Alkyl-
lysophospholipids (ALP) and related derivatives inhibited the in vitro incorporation of [3H]
thymidine into seven different permanent cell lines derived from rat
brain tumors. The
cytostatic effect of ALP was dependent on dosage and incubation time. Naturally occurring 2-lysophosphatidylcholine did not exhibit
cytostatic effects; under these conditions, the incorporation rates of [3H]
thymidine were generally more than 100% of the controls. The
trypan blue dye exclusion test, which was used to assess severe cell damage, correlated with the extent that [3H]

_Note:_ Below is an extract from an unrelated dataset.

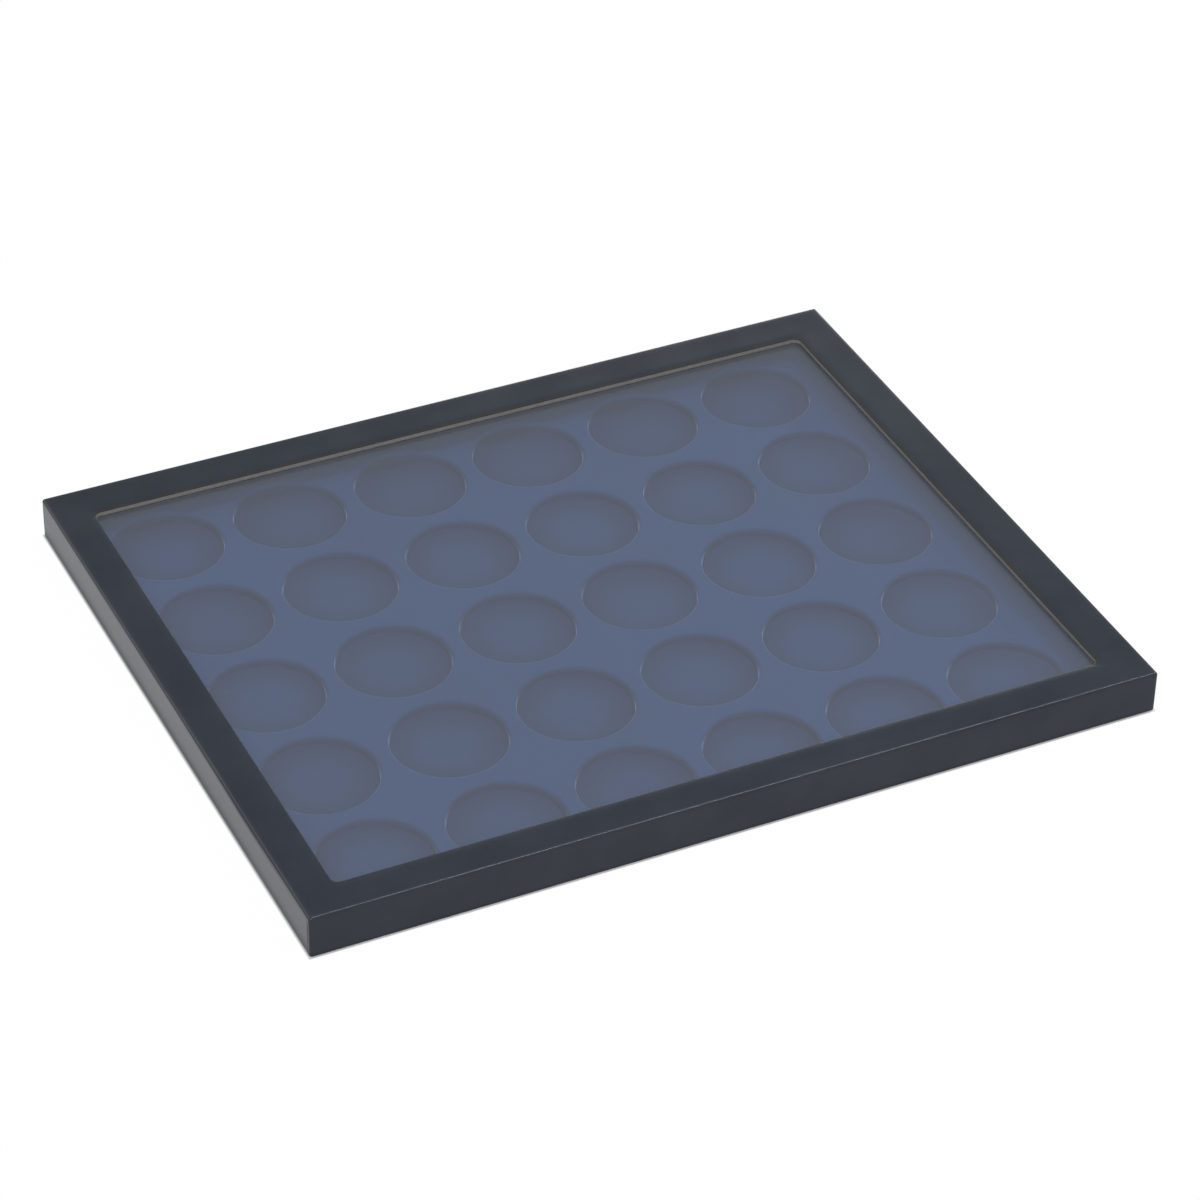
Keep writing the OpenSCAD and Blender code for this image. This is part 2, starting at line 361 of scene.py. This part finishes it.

thymidine incorporation was inhibited by ALP. Preincubation of ALP (rac-1-octadecyl-lyso-glycero-3-phosphocholine) for more than 8 min with a
tetrahydropteridine-dependent
O-alkyl cleavage enzyme preparation from rat liver microsomes destroyed almost all of the cytotoxic properties of ALP when tested at a concentration that previously inhibited
tumor growth by more than 50%. [3H]
Thymidine incorporation rates were greater than 100% for
astrocytoma cells incubated with ALP after exposure to the alkyl cleavage
enzyme. Comparison of the microsomal activities of the
tetrahydropteridine-dependent alkyl-cleavage
enzyme present in
astrocytoma 78-FR-G-299 cells and the pleomorphic
glioma 78-FR-G-219/S4 cells to that found in normal skin fibroblasts and rat livers revealed a markedly reduced activity in the neoplastic cell lines. Moreover, those
tumor cells that were more resistant to ALP cytotoxicity (pleomorphic
glioma, 78-FR-G-219/S4) had a 3-fold higher
tetrahydropteridine-dependent cleavage activity than a more cytotoxic sensitive line (astrocytoma cells, 78-FR-G-299). Our results indicate that the low-alkyl-cleavage
enzyme activities in these neoplastic cells in comparison to normal cells might be
a factor in explaining the relatively high cytotoxicity of ALP in
tumor cells.